Synthetic tests should hook up to alarms. If a synthetic test fails (or fails a certain number of times above a threshold), the alarm should page the on-call.
Note that many services/teams do not have synthetic tests that run continuously. If your team doesn’t have them, then I highly recommend implementing them.
Paging System
Alarms should trigger a paging system that pages the on-call. Additionally, the paging system allows you to page your co-workers if you need assistance. Common paging systems include PagerDuty and Opesgenie.
Traces
Traces are a more advanced topic for on-call and will be covered more in-depth in a future post.
Your Application!
One of the first things I do when I get a page is to login to my application and see if I can reproduce the issue. For instance, if I am alarmed for high latency, I login to check if the application feels slow. If a certain feature is alarmed because it supposedly does not work, then I verify that.
The reason to do this is that sometimes the issue isn’t with your application. Instead, the issue is with the monitoring system! A non-working application that you have verified yourself is also a strong signal to start an outage bridge.
Dashboard
A dashboard displays your most useful metrics, logs, and alarms all in once place. If an alarm is triggered, then that should be apparent on your dashboard (usually it will be red and marked with an X instead of a green checkmark). So, make sure you know how to access your dashboards before starting a bridge.
If your team does not have a dashboard, you can create what I would call a “makeshift dash” by having handy links to each of your important metrics and alarms organized using bookmarks. Here’s a good bookmark hierarchy:
Dashboard/
ServiceA
ApplicationURL
Latency
Traffic
Errors
Logs
ServiceB
…repeat
Chances are that other team members who do on-call might have this setup already in their bookmarks. Ask them if they could export their bookmarks!
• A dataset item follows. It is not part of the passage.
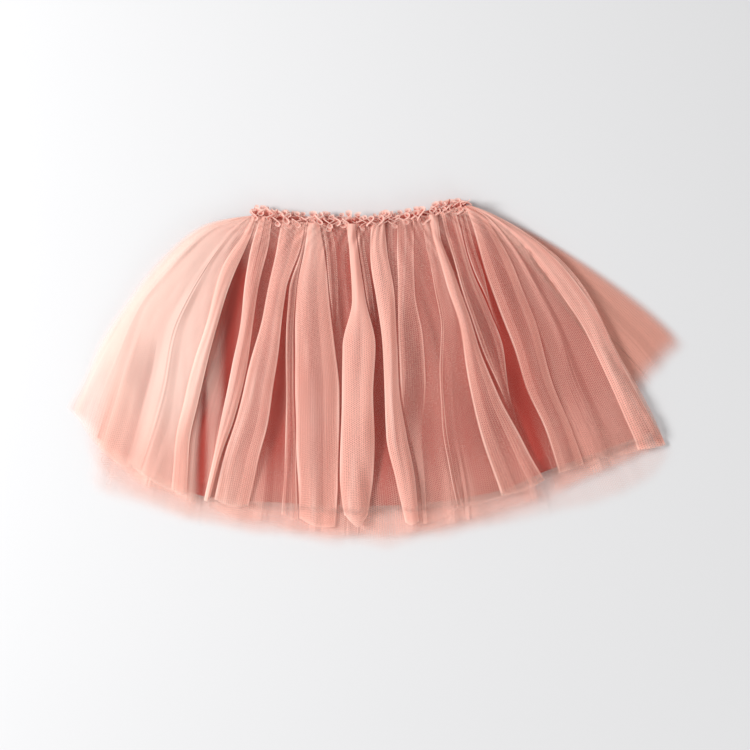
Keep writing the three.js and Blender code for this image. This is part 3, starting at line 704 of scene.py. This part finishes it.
HEM_ROWS = 12  # in the turned hem
BODY_END, HEM_ROWS_START = 0.945, 0.95
TURNED = (0.955, 0.004)
SEAM_PLACE, SEAM_WIDTH = 0.957, 0.005
LINING_LENGTH = 260
WAVES_AT_WAIST, WAVES_DRIFT, SLOW_WAVES = 0.4, 0.02, 0.5
FINE_WAVES, FINE_DOWN = 0.5, 0.15  # small gathers below the waist


def lining(name, columns, rows, seed, depth, folds):
    """A plain gathered panel of the lining."""
    rng = np.random.default_rng(seed)
    layout = Layout(PANELS[name])
    body, hem = np.linspace(0, BODY_END, rows - HEM_ROWS), np.linspace(HEM_ROWS_START, 1, HEM_ROWS)
    down = np.concatenate([body, hem])[:, None] * np.ones((1, columns))
    share = np.linspace(0, 1, columns)[None, :] * np.ones((rows, 1))
    x = layout.x(share, down)
    y = layout.y(x, down)
    main, slow, fine = ripple(rng, 4, folds * 0.6, folds * 1.4), ripple(rng, 3, 1, 3), ripple(rng, 4, 20, 45)
    waves = 1 + main(share + WAVES_DRIFT * np.sin(4 * down)) + SLOW_WAVES * slow(share + down)
    height = depth * (WAVES_AT_WAIST + (1 - WAVES_AT_WAIST) * ease(down)) * waves
    height = height + FINE_WAVES * np.exp(-down / FINE_DOWN) * (1 + fine(share))
    points = pile.lay(x, y, sample(level_of(name), x, y), pile.over(x, y), height)
    lengths = arc_lengths(points)
    uv = np.stack([np.broadcast_to(lengths[-1], x.shape), down * LINING_LENGTH], axis=-1)
    fields = {
        "turned": grown(down, TURNED),
        "seam": np.exp(-((down - SEAM_PLACE) / SEAM_WIDTH) ** 2),
    }
    return grid_object(name + "_cloth", points, uv, fields), points


# The waist: a gathered casing, and the raw edges of the layers above it in tight curls

CASING_STEPS = 700
CASING_SECTION = 14
CASING_INSET = 1.9  # of its ends from the waist's
CASING_HEIGHT, CASING_REST = 4.9, 2.1  # of the ring's middle, and of its halves above and below that
CASING_ENDS, CASING_BEND = 0.75, 7  # how blunt its ends are, and how soon its halves part there
CASING_GATHERS, FINE_GATHERS, FINE_SHARE = 88, 211, 0.4
CASING_TALL, CASING_THICK, CASING_MARGIN = 0.6, 0.8, 0.2
CASING_HALF_THICK = 1.15
CASING_EDGES = (-0.47, 1.49)  # in half turns: they nearly meet where they are sewn
TALL_SWING, THICK_SWING, SWING_LOSS = 0.07, 0.38, 0.4
CASING_COVER = 0.55
PLAIN = {"full": 1, "haze": 0, "end": 1, "layered_and_shaded": 0}  # what the net of the waist carries


def signed_power(values, power):
    return np.sign(values) * np.abs(values) ** power


def casing():
    """A ring of cloth gathered on elastic: the front half lies on the back half, with turns at both ends."""
    rng = np.random.default_rng(41)
    beat = ripple(rng, 4, 4, 14)
    share = np.linspace(0, 1, CASING_STEPS, endpoint=False)
    loop = math.tau * share
    reach = (WAIST_RIGHT - WAIST_LEFT) / 2 - CASING_INSET
    centre_x = (WAIST_RIGHT + WAIST_LEFT) / 2
    # A long flat oval seen from the front: front half above, back half below
    x = centre_x + reach * signed_power(np.cos(loop), CASING_ENDS)
    half = np.sign(np.sin(loop)) * np.minimum(1, np.abs(np.sin(loop)) * CASING_BEND)
    z = CASING_HEIGHT + CASING_REST * half
    across = (x - WAIST_LEFT) / (WAIST_RIGHT - WAIST_LEFT)
    gather = np.sin(math.tau * CASING_GATHERS * share + 2.5 * beat(share))
    gather = gather + FINE_SHARE * np.sin(math.tau * FINE_GATHERS * share)
    around = np.linspace(*CASING_EDGES, CASING_SECTION) * math.pi
    middle = waist_y(across) + BAND_HEIGHT / 2
    tall = (BAND_HEIGHT / 2 - CASING_MARGIN) * signed_power(np.sin(around), CASING_TALL)
    thick = CASING_HALF_THICK * signed_power(np.cos(around), CASING_THICK)
    y = middle[:, None] + tall[None, :] * (1 + TALL_SWING * gather[:, None])
    swing = THICK_SWING * gather[:, None] * (1 - SWING_LOSS * np.abs(np.sin(around))[None, :])
    z = z[:, None] + thick[None, :] * (1 + swing)
    points = np.stack([np.broadcast_to(x[:, None], y.shape), y, z], axis=-1)
    points = np.concatenate([points, points[:1]])
    uv = np.stack(np.meshgrid(around * 3, np.linspace(0, 800, len(points))), axis=-1)
    return points, uv, {**PLAIN, "net": CASING_COVER, "steep": steepness(points), "rim": 0}


CURL_RISE = np.array([0, 0.3, 0.6, 0.86, 0.97, 1.0])  # of a ribbon's rows, as shares of its height
CURL_ROLL = np.array([0, 0, 0, 0.2, 0.8, 1.5])  # how far the raw edge rolls out, in millimetres
CURL_MIDDLE = 3  # the row that gives a ribbon its direction and length
CURL_STEPS = 26  # in each wave
CURL_COVER, CURL_STEEP = 0.52, 0.3
LEAST_CURL, MOST_CURL = 0.25, 1.5
CURL_RIM = (0.8, 0.16)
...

Dashboards are also useful for correlating data. For instance, let’s say your dashboard contains both a time series chart for request latency and for traffic (number of requests). You get alarmed for request latency. You check the dashboard and see that both latency and traffic have spiked.
Chat Software
If your company discusses outage in a chat product like Slack, go back a few months and read every message up until the current date. There might be an #incidents channel or something similar to that you can check out. You’ll likely learn a few things from this.
Know your architecture and infrastructure
Is your application running in the Cloud or in a data center? If it is in the cloud, which public cloud are you using? If there is an issue with the underlying cloud services or data center, are you responsible for engaging the provider/vendor or is there a dedicated team for that? Does your team manager your application on Virtual Machines? Is your application containerized? Is it running on a Serverless compute engine like AWS Lambda?
Database
Are you using a Relational Database or a NoSQL database or both? Do you have database administrators that can assist during on-call? If there is a database issue, do you have metrics or logs that would indicate that?
Dependencies
Do your services interact with other services owned by other teams? Those are you dependencies! Make sure you know how to contact/page the other teams in case an outage is caused by them. Additionally, if your service is called by other teams, make sure they know how to contact you.
Do your services interact with 3rd parties that are in your application’s critical path? A good example of a common, critical 3rd party dependency is using a service like Stripe to handle payments. If so, make sure you know how to contact their Support Team in case they bring your service down.
Good luck!
On-call can be rough. However, going into your shift prepared makes it less painful. I hope this post was helpful for you!
An engineer on one of my teams joined an outage bridge within a few weeks of joining the company. He found the issue before anyone else did.